McRae did not coin that favorite Churchill phrase, “stricken field,” in stanza 1. Macaulay and Walter Scott preceded him. But it is more likely that WSC recalled it from this poem, written after the Jameson Raid, an unsuccessful attempt to spark an uprising by British expatriates (Uitlanders) against Boer authorities in the Transvaal, which led a few years later to the Second Boer War (1899-1902).

Churchill’s most memorable use of the “stricken field” was in his bravura second speech in the House of Commons, on 13 May 1901: “I am very glad the House has allowed me, after an interval of fifteen years, to raise the tattered flag I found lying on a stricken field.” The “tattered flag” was his father Lord Randolph’s call in 1886 for economy: the issue over which Lord Randolph resigned. WSC’s first use, however, dates to two years earlier, when he wrote in The River War (1899) of the Dervish Emir Ahmed Fedil, receiving the news of “the stricken field” at Omdurman.1

Churchill used the phrase again in Ian Hamilton’s March (1900), concerning the 1881 British defeat at Majuba: “…it was accepted as a stricken field….”2 Then he deployed it in My African Journey (1908), recalling the Sudanese domain whose downfall he had witnessed: “The Dervish empire, stretching from Wady Haifa or Abu Hamed to Wadelai, interposed a harsh barrier which nothing but a stricken field could sweep away.”3

Years later, in 1939, Churchill’s steel trap memory brought forth the phrase twice. In April, on the 21st anniversary of Foch’s assuming command of the Allied Armies in World War I, he spoke of “a moment when the battle seemed a stricken field.”4 A month later he added: “…the illustrious Marshal took command of the stricken field, and after a critical and even agonizing month, restored the fortunes of the war.”5

Finally, in his History of the English-Speaking Peoples, recalling the Battle of Worcester, which Charles II lost to Cromwell, Churchill wrote: “To Charles II it afforded the most romantic adventure of his life. He escaped with difficulty from the stricken field; a thousand pounds was set upon his head.”6

FH Senior Editor James Lancaster reminds us of an agreeable aside to all this in a letter from Pamela Plowden, Winston’s first love, to Lady Randolph Churchill towards the end of 1900: “Someone sent me an extract yesterday out of a Regimental Paper about Winston,” Pamela wrote. “It is rather funny.”

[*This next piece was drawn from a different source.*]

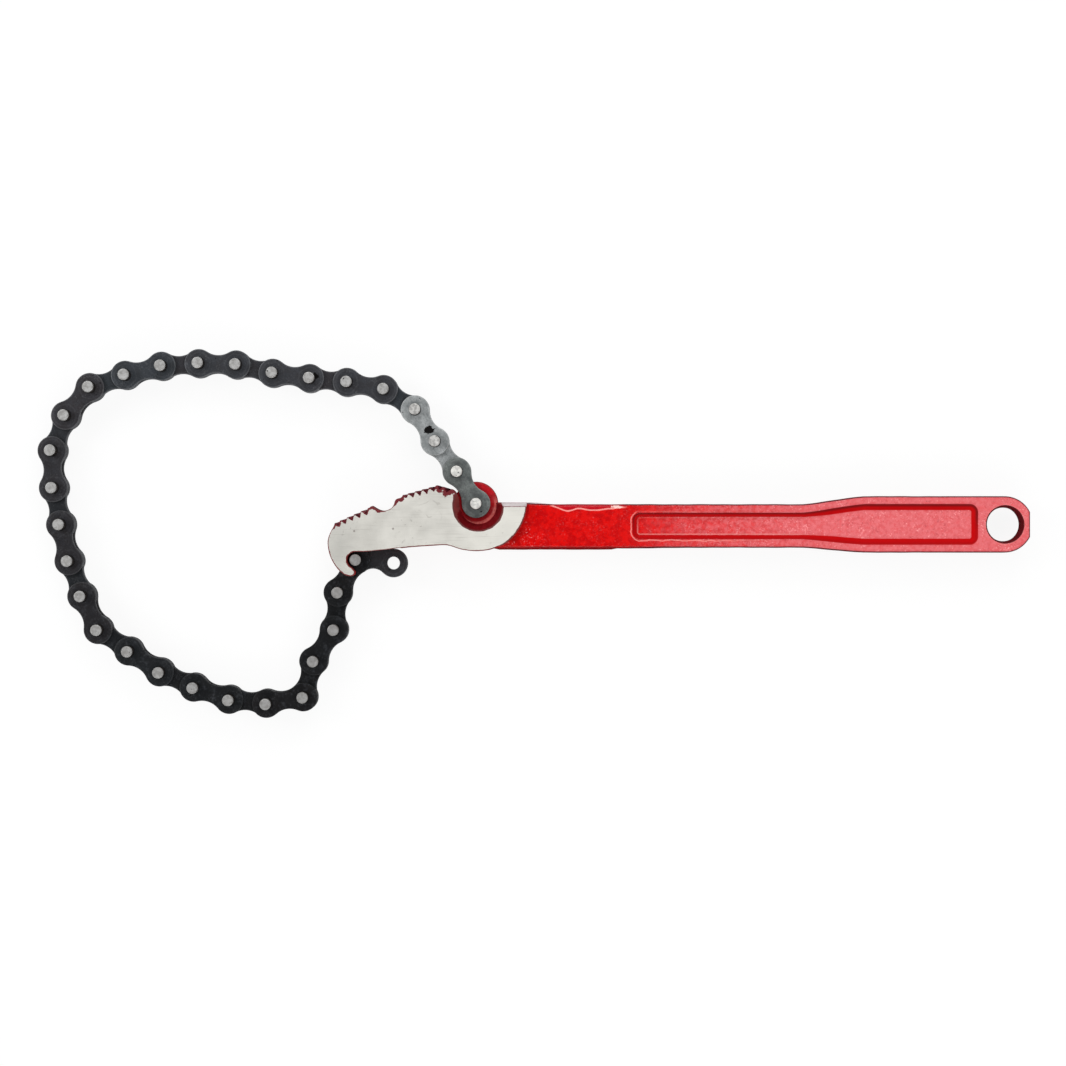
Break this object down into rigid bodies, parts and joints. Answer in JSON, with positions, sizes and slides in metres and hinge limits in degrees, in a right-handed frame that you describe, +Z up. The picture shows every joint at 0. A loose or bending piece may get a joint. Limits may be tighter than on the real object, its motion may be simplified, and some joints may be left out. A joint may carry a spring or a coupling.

Churchill’s failed first attempt at Parliament, his early books chiding generals for their management of wars, and his account of escaping from Boer captivity, had made him famous, or at least notorious. {In London to Ladysmith via Pretoria, Churchill had described hiding in the wilderness: “My sole companion was a gigantic vulture, who manifested an extravagant interest in my condition, and made hideous and ominous gurglings from time to time.”)

The words Pamela found, by a wag whose name is lost to history, provide an amusing finale to our charting of Churchill’s famous phrase

On the stricken field
See: — With wallets
stuffed with ointments
Balm’d 1st field dressings —
ever accompanied by his
faithful Vulture — gently
chiding erring generals,
heartening disheartened
Brigade Majors — the
prematurely bent figure
of the late Candidate for
Oldham, the one lodestone
of hope to the weary
soldier.

Extract from “Tugela ^Twaddle]”7

1. The River War, abridged and revised edition (London: Longmans, Green, 1902), 419.

2. Ian Hamilton’s March (London: Longmans Green, 1900), 113.

3. My African Journey (New York: Norton, 1991), 117.

4. House of Commons, 3 April 1939. Rhodes James, Robert, ed., Winston S. Churchill: His Complete Speeches 1897-1963 (8 vols., New York: Bowker, 1974), VI: 6097.

5. Corn Exchange, Cambridge, 19 May 1939. Blood, Sweat and Tears (Toronto: McClelland & Stewart, 1941), 166.

6. A History of the English-Speaking Peoples, vol. 2, The New World (New York: Dodd, Mead & Co., 1956), 298.

7. Pamela Plowden to Lady Randolph Churchill, 1900 (no other date). Randolph S. Churchill, ed., Winston S. Churchill, Companion Volume I, Part II (London: Heinemann, 1966), 1153. The Tugela is the principal river of Natal and Pamela seems to refer to a regimental newspaper called “Tugela Twaddle,” although she was not quite sure, hence the question mark.